Tornando, dunque, al sistema “ibrido” delle società a partecipazione pubblica vengono evidenziate delle differenze tra settore pubblico e settore privato riguardanti l’autore della segnalazione, l’oggetto e i requisiti della stessa, i destinatari e le procedure e i canali informativi che possono essere utilizzati. La stessa Assonime rileva, inoltre, che non è chiaro se l’Organismo di Vigilanza, nominato ai sensi del DLgs. 231/2001, rientri o meno tra i destinatari diretti delle segnalazioni e quali siano i suoi obblighi e le sue responsabilità.
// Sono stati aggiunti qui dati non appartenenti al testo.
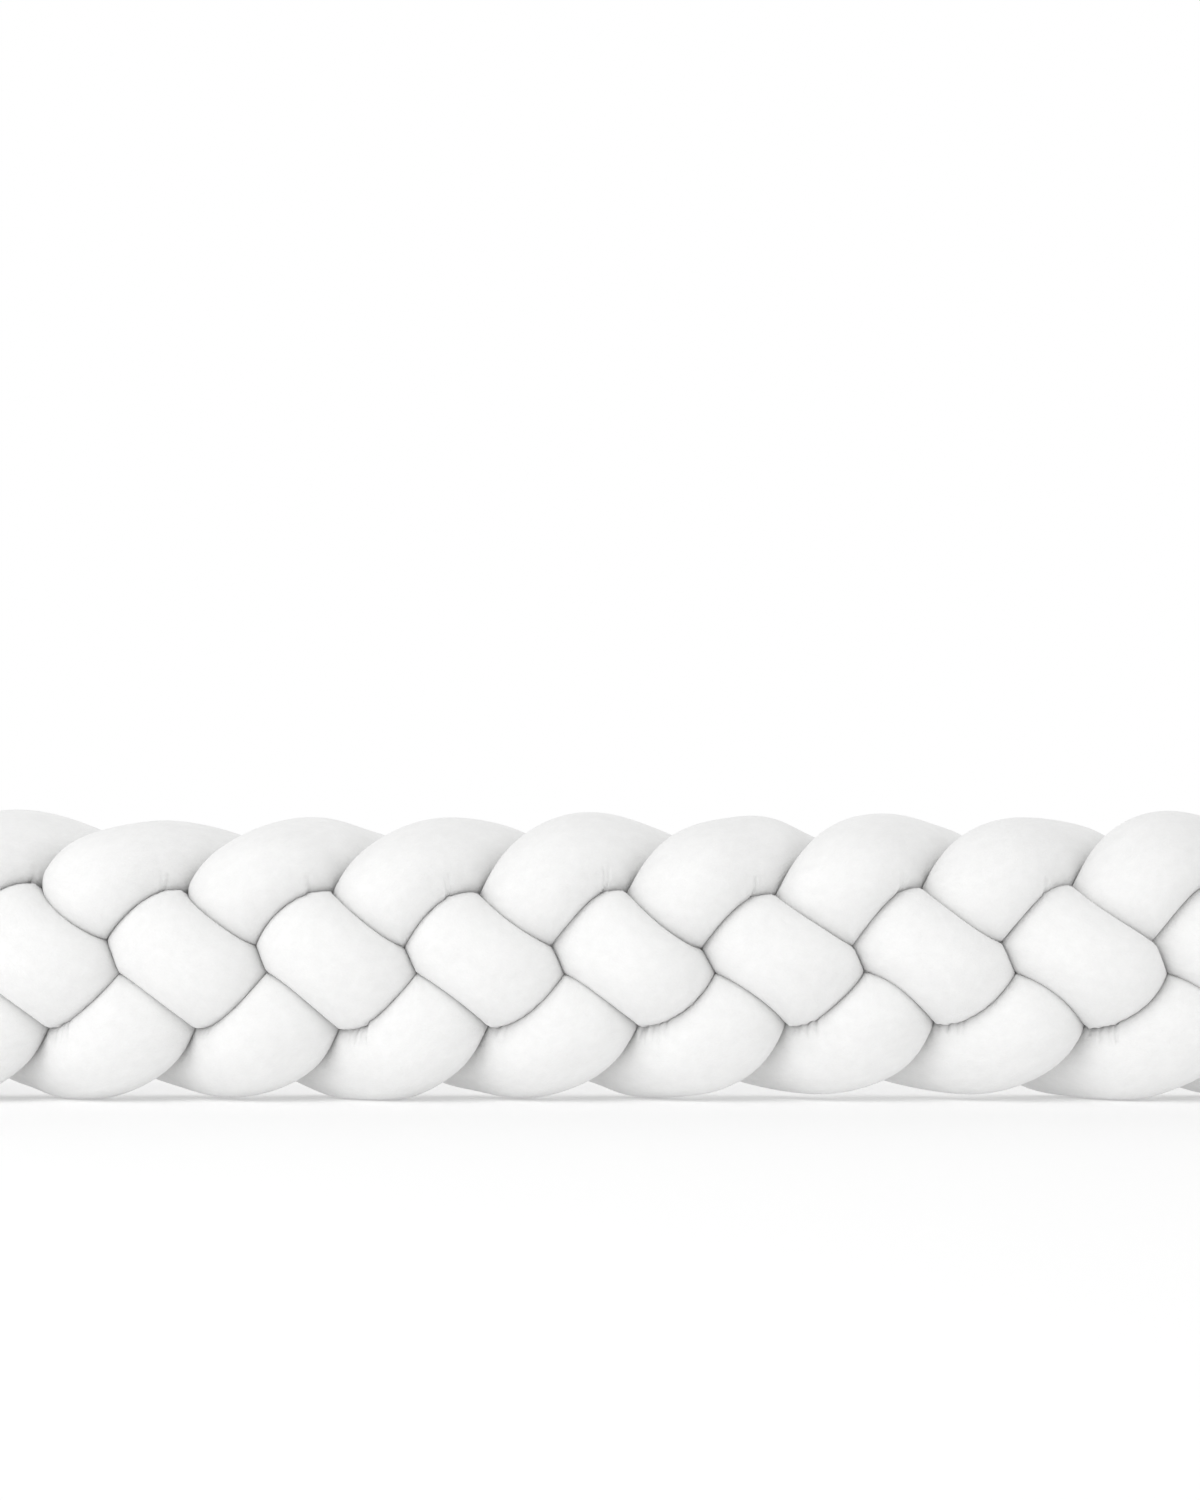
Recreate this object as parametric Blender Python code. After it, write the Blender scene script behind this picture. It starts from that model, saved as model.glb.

Ulteriore differenza rilevante riguarda le sanzioni. Il citato art. 54-bis del DLgs. 165/2001 prevede delle sanzioni pecuniarie, applicabili direttamente dall’ANAC, che si articolano da 5.000 euro a 30.000 euro per l’adozione misure ritorsive; da 10.000 euro a 50.000 euro per la mancanza procedure o presenza di procedure non conformi; da 10.000 euro a 50.000 euro per la mancata verifica delle segnalazioni.
Per ciò che attiene il settore privato, invece, devono essere introdotti dei provvedimenti specifici all’interno del sistema disciplinare che dovrà essere integrato nella duplice direzione di sanzionare le violazioni relative alla nuova disciplina di tutela dei whistleblowers, e, nello stesso tempo, in quella di garantire la veridicità delle segnalazioni stesse, prevedendo sanzioni specifiche nei confronti di chi effettua con dolo o colpa grave segnalazioni che si rivelano infondate.